Examples – Consider these types of changes: colors, sizes, locations, buttons vs. links, number of calls to action (CTAs) on the page, primary and secondary CTAs.

Test different layouts

Changing layouts of the page can increase conversion. This consists of rearranging content / modules within an existing page. What it is not is a full page redesign. It involves re-ordering / re-positioning items on the page.

When it makes sense to run this type of test – One way to know this type of test is in order is by looking at heat maps. If you see that there is content lower on the page which gets substantial clicks in comparison to items higher on the page, you should consider a A/B test where you move the content higher up the page.

Examples – Some example changes would be: moving sections / sub-sections from the bottom of a page to the top, or moving a module from the right side of the page to the left.

Test your promotions

Test your promotions across your digital experience to increase engagement / conversion. You will be optimizing for revenue / margin from the campaign.

When it makes sense to run this type of test – You are running a multitude of promotions which lead to a substantial portion of your revenue.

Examples –  You can test things like: layout, size, design, colors, copy, and calls to action.

Test your content

You can test versions of your content to see which resonates best with your customers.

When it makes sense to run this type of test –  You have seen analytics data suggesting that different types of content that you’ve written is better or worse. But, you’ve never been able to have the content on the same page at the same time. So, you want to find out which performs best.

Examples –  Test tone, length of content, different titles, and images. We worked with a client to test various versions of their site navigation copy. In particular, we tested “Insights” compared with “Infocenter”.

What tests are the most successful?

Different types of tests on average have different degrees of success, with copy being highest and design / copy being the lowest. When prioritizing which tests to do first you should consider this.

Deciding on a A/B and Multivariate testing vendor does not need to be a hassle. There are a multitude of vendors who specialize in testing such as: Adobe Target, Maxymiser, Convert, Optimizely, Google Optimize, VMO, and more.

Step by Step guide to setup your first test

Decide on a A/B and Multivariate testing vendor

Deciding on a A/B and Multivariate testing vendor does not need to be a hassle. There are a multitude of vendors who specialize in testing such as: Adobe Target, Maxymiser, Convert, Optimizely, Google Optimize, VMO, and more.

As with any vendor evaluation, you should follow these steps: write business requirements, define vendors in a consideration set, send request for proposal to the vendors, score the vendors, setup demos with the top few vendors, update scoring, choose the vendor, and sign on the new vendor.

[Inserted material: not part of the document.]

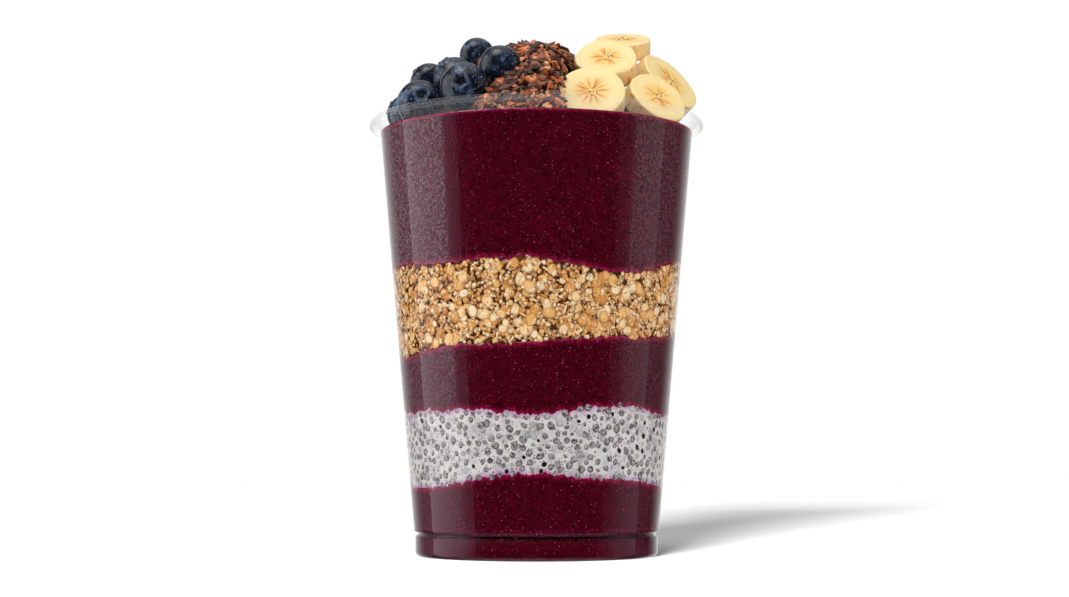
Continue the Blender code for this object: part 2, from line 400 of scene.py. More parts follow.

Deploy the A/B testing code on each of your pages.

Example code –

Best Practices

  • If you use a tag manager, be sure the tag is set to synchronous, as you want this tag to fire and give the user the right experience immediately.
  • In many cases there are plugins available to make this process easier.
  • Be sure to place the tag in the correct part of the page, usually right before the closing head tag.

Testing Process
The testing process is composed of these steps: Define the test hypothesis, develop the variant and build the test, test the test & deploy, gather and present the results, and iterate further.

  1. Define the test hypothesis
  • Use user testing, analytics tool data, stakeholders, customers, etc to determine what you should test. These may give you an idea of what you should change and what it’s impact will be.
  • Formally define your test subject and expected outcome
  • Build a testable hypothesis. This is your guess about the effect a single change will have on your site. A sample hypothesis.
    • For example, a test hypothesis might be that “Changing the color of the buy button from blue to red will cause a 10% increase in sales”.
  1. Draft a test document based on all the items agreed to in step 1
  • Create the variant. This either requires you to develop it or possibly build the variant in the A/B testing tools GUI.
  • Assuming your site has enough traffic and you expect to see a big change between the variants you can even test 3,4,5 or more variants at once if you would like.
  • Before putting the test into production, you must thoroughly test it for accuracy to ensure that the A/B test will run smoothly and deliver clear results.
  1. Test and Deploy the test
  • You want to ensure that no other changes or A/B tests go into production that may interfere with the test.
  • Test that the tracking in both your analytics tool and A/B testing tool are working correctly.
  • Check the experience in a pre production environment to be sure it is behaving / looks as expected.
  • Push the experience to production (turn on the A/B test).
  1. Preliminary results will arrive almost instantaneously
  • Once they have reached statistical significance, one variant will emerge as the better performer.
  • Report out to stakeholders on the results.
  • Assign the highest performing variant as the default. (in the A/B testing tool).
  • Develop the variant to be default (and shutdown the A/B test).
  • Document the results of the test (so you don’t run the same / similar test again by mistake).
  1. Iterate
  • You have now answered the question and used the findings to improve your site’s performance.
  • However, there is always room to optimize further.
  • It is time to consider the next iteration and the next burning question you would like to answer.

Implementation Best Practices

Manage impact on SEO

  • Don’t try to spoof search engines into not seeing your testing. Don’t have your tag automatically send a search engine to a specific user experience. This could cause a reduction in ranking with search engines.
  • If your test redirects from a URL to a new URL be sure its a 302 (non permanent) redirect
  • Be sure to shut off the test eventually and code the new experience. It will improve site performance.

User Management

  • Ensure proper accountability by defining the minimum number of people / roles who can publish to the web as this person has direct access to make UX changes to the site. This is important to be sure that only the right things are tested. Do keep in mind that tested does still mean that real users of your site will see the experience. Thus, it is important to treat new tests with the same rigor as any feature going to production.

Change History

  • Be sure to manage the change history to identify any issues.

Define the size of the test pool appropriately

  • If the risk is high that the test may not be successful, be careful in sizing the test pool. The test pool dictates how many users will see your test. Maybe 50% is too high. Try 5% until you start seeing preliminary results.